# DATA PROVIDED

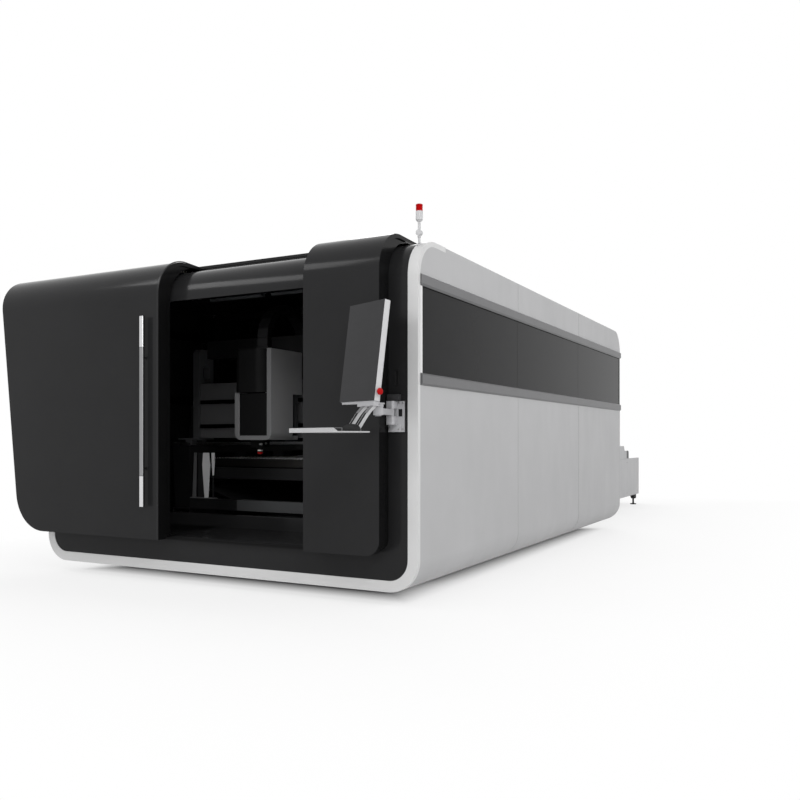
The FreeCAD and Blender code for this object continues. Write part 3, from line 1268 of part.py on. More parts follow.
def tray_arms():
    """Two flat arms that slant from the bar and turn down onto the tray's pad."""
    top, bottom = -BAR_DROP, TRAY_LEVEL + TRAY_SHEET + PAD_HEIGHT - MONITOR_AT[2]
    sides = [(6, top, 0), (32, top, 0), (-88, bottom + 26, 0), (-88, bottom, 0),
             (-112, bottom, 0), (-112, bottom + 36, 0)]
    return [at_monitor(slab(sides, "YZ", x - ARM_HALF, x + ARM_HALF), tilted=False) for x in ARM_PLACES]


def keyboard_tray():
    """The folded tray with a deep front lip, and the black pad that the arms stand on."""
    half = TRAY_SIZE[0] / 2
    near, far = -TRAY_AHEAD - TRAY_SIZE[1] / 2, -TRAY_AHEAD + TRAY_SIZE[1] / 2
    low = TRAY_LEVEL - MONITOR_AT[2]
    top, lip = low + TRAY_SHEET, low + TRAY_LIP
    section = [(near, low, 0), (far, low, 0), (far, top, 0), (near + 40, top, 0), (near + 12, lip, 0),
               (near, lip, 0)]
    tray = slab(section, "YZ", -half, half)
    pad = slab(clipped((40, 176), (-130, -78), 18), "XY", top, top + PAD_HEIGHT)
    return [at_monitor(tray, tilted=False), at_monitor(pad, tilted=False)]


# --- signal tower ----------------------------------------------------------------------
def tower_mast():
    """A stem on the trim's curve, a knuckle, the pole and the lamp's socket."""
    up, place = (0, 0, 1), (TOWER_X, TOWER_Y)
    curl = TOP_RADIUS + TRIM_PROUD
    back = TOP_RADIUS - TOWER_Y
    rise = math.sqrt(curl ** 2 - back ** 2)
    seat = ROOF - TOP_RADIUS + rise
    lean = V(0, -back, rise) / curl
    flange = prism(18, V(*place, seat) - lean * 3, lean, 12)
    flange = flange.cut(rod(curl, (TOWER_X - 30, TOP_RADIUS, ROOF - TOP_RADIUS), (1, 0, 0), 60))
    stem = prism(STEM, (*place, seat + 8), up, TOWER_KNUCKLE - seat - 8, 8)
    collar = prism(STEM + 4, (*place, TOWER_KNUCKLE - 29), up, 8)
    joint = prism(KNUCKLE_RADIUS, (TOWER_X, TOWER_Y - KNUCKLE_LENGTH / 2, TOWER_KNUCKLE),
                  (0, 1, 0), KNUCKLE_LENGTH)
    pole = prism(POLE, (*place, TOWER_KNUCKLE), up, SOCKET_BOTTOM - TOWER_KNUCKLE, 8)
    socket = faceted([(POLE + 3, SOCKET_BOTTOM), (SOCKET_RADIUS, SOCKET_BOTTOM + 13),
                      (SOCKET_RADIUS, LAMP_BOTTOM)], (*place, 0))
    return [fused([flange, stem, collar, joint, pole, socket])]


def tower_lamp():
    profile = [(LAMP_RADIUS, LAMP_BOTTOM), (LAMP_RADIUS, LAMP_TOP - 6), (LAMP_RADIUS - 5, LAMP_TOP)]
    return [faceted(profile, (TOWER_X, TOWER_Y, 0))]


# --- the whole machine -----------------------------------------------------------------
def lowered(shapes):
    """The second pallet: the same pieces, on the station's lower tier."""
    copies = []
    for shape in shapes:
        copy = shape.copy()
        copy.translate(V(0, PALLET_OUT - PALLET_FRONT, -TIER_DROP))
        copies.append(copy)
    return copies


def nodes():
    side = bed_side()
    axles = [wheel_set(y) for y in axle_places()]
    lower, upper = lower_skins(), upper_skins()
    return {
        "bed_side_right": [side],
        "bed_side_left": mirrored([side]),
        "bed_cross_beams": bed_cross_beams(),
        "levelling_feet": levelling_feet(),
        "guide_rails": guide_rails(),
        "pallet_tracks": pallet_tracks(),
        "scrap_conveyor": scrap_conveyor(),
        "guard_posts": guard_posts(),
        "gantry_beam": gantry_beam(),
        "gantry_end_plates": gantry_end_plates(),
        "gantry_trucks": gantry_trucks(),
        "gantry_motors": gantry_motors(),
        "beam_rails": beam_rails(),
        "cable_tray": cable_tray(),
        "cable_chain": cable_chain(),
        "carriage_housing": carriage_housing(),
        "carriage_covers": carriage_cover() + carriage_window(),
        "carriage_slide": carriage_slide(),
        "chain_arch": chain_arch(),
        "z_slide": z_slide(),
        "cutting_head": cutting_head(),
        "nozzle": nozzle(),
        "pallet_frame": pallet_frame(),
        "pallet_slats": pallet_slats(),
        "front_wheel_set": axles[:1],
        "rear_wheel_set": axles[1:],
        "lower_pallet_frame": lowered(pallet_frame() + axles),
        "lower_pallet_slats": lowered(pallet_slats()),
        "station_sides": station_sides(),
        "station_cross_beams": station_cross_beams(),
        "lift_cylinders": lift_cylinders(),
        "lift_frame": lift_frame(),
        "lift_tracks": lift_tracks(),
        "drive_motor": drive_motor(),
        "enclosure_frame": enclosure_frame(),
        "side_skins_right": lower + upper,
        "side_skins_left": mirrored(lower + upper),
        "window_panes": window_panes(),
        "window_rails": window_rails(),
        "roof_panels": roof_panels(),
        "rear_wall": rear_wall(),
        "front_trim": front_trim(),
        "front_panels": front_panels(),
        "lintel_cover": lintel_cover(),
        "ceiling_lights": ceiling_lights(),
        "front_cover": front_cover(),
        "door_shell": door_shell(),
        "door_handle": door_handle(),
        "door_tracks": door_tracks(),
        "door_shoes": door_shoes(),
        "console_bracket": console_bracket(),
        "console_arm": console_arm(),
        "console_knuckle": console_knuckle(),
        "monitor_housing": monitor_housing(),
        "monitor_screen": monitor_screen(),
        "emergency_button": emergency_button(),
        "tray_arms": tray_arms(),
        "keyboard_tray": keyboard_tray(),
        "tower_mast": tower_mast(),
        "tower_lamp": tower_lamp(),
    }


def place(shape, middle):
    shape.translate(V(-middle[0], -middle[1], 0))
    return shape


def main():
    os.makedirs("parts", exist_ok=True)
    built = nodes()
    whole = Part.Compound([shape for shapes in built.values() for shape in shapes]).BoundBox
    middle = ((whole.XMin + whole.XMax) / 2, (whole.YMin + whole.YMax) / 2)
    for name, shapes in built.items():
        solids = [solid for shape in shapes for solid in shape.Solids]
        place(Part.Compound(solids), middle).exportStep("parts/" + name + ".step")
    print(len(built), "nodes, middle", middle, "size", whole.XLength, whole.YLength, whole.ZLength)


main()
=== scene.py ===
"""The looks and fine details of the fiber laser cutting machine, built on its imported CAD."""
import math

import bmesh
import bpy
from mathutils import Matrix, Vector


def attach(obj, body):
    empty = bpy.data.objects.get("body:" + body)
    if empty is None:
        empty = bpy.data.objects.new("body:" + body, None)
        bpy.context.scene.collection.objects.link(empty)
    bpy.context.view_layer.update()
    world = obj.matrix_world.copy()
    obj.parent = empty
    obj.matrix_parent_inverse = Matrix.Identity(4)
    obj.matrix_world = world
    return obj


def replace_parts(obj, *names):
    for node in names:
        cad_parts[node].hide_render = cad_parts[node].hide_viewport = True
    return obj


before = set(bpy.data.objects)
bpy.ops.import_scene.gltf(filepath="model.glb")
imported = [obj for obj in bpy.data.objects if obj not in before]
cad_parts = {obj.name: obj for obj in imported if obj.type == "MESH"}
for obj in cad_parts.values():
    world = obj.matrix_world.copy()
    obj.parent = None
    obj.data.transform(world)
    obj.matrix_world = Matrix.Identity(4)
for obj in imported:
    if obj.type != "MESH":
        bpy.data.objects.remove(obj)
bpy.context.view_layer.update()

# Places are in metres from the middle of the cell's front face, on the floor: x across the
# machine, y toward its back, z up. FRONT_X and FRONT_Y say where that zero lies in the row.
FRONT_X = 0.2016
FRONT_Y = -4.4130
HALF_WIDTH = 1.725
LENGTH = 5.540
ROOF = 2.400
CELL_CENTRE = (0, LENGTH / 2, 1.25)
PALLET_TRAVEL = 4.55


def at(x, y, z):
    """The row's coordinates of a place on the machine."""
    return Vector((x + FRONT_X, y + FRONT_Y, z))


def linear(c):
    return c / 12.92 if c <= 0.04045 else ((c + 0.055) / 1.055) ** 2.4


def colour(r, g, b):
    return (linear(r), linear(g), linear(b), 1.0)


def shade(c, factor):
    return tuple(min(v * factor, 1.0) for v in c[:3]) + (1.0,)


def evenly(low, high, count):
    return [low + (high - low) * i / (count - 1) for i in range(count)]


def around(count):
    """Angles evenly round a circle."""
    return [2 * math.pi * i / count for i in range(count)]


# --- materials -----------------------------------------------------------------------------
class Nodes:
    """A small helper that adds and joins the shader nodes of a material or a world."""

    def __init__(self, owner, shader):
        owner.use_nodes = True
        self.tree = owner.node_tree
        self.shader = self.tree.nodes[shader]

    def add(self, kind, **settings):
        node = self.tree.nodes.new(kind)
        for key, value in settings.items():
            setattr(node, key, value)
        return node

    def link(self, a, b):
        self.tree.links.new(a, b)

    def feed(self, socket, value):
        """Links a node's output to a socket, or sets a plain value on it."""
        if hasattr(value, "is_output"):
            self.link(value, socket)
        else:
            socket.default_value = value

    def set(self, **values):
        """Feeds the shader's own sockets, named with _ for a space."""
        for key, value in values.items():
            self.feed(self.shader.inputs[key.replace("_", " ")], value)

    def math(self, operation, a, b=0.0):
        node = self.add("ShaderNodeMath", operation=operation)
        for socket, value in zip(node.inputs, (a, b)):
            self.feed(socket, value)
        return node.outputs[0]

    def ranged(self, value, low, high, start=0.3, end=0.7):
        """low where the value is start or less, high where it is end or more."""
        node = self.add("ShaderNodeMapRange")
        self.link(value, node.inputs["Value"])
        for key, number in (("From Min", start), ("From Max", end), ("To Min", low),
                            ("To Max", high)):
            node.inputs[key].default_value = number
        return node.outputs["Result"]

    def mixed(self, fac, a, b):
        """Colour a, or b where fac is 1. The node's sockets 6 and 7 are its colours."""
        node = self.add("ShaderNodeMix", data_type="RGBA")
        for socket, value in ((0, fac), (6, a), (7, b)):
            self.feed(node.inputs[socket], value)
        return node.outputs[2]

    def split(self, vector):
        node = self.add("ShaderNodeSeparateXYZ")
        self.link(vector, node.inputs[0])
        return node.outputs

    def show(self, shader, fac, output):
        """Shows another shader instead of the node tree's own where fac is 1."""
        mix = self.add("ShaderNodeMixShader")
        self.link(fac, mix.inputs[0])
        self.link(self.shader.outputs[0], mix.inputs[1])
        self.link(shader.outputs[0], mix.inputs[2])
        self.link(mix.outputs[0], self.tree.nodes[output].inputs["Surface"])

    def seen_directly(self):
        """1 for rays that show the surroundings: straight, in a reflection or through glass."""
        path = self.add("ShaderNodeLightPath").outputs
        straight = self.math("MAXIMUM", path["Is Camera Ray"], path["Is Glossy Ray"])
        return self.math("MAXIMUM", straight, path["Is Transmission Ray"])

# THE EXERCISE
Extract verbatim only those lines that run from the line with "return shape" to the line with "cad_parts[node].hide_render = cad_parts[node].hide_viewport", inclusive.

# RESULT BELOW
    return shape


def main():
    os.makedirs("parts", exist_ok=True)
    built = nodes()
    whole = Part.Compound([shape for shapes in built.values() for shape in shapes]).BoundBox
    middle = ((whole.XMin + whole.XMax) / 2, (whole.YMin + whole.YMax) / 2)
    for name, shapes in built.items():
        solids = [solid for shape in shapes for solid in shape.Solids]
        place(Part.Compound(solids), middle).exportStep("parts/" + name + ".step")
    print(len(built), "nodes, middle", middle, "size", whole.XLength, whole.YLength, whole.ZLength)


main()
=== scene.py ===
"""The looks and fine details of the fiber laser cutting machine, built on its imported CAD."""
import math

import bmesh
import bpy
from mathutils import Matrix, Vector


def attach(obj, body):
    empty = bpy.data.objects.get("body:" + body)
    if empty is None:
        empty = bpy.data.objects.new("body:" + body, None)
        bpy.context.scene.collection.objects.link(empty)
    bpy.context.view_layer.update()
    world = obj.matrix_world.copy()
    obj.parent = empty
    obj.matrix_parent_inverse = Matrix.Identity(4)
    obj.matrix_world = world
    return obj


def replace_parts(obj, *names):
    for node in names:
        cad_parts[node].hide_render = cad_parts[node].hide_viewport = True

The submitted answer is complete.